People are waiting too long to go on trial. The delays are unfortunate. In some cases, that is due to the complexity of the investigation but there have been well-documented inefficiencies. The trials are taking too long. As far as arrests, it was a slow start, but it is improving.
Some of the big fish haven't been arrested, but there are other successes. And at least these big names have been indicted which makes them international pariahs. Milosevic and Karadzic can't travel so they really cannot be in leadership positions in a globalizing world.
Does your experience on the war crimes tribunal, and observing the work of the Truth and Reconciliation Commission in South Africa, lead you to believe that an important factor in such a court's work is simply acknowledging to the victims that crimes were committed, whether or not it is able to mete out justice to the perpetrators?
Absolutely.

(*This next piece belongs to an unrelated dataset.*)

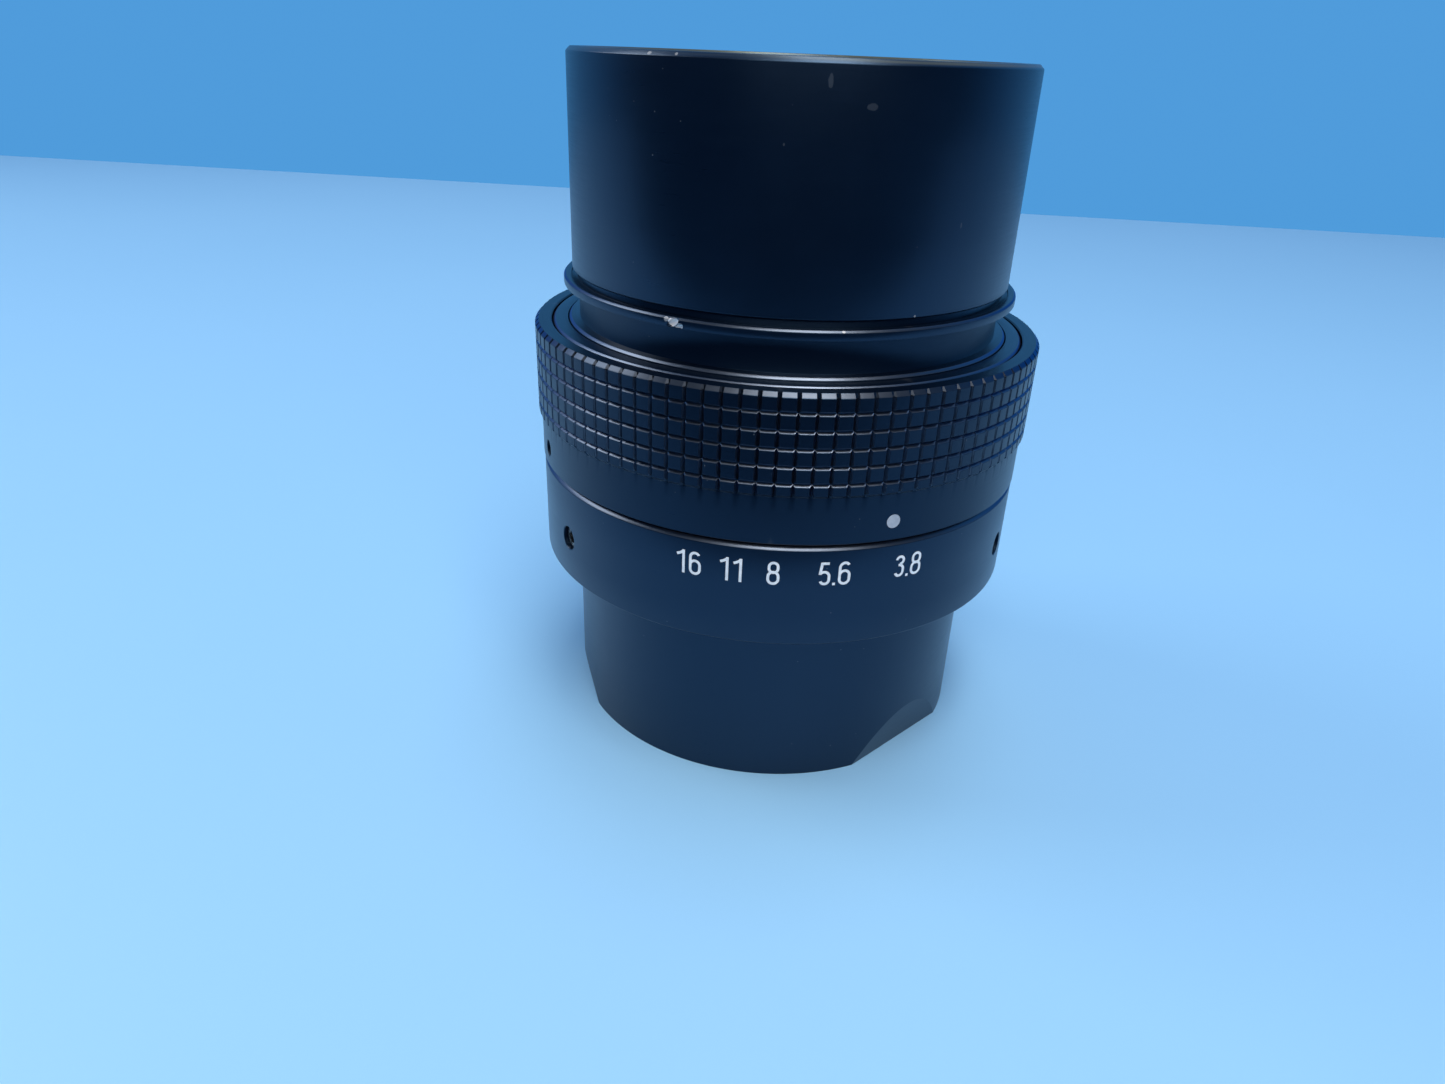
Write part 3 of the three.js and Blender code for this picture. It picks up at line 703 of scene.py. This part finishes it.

One of the major successes in Rwanda and in Yugoslavia at the beginning was the importance of acknowledgment being given.
When I was prosecutor in 1995 and 1996, I was very impressed with witnesses we got from Tuzla [Bosnia] - men, women, elderly people, young people. They arrived a disparate, unhappy group, bickering among themselves.
After giving evidence, they went back a cohesive, happier group, who felt that they had spoken not just for themselves, but for other victims. And they had been a part of an important endeavor, acknowledged publicly by an official organization.
That's why in South Africa it was important that the Truth Commission was not just some media interview, it was an official body recording evidence, recording a collective history. In my book, the most important benefit from the South African Truth Commission is the common history that my grandchildren are being taught and that black children are being taught. But for the Truth Commission, we would have had a black history and a white history.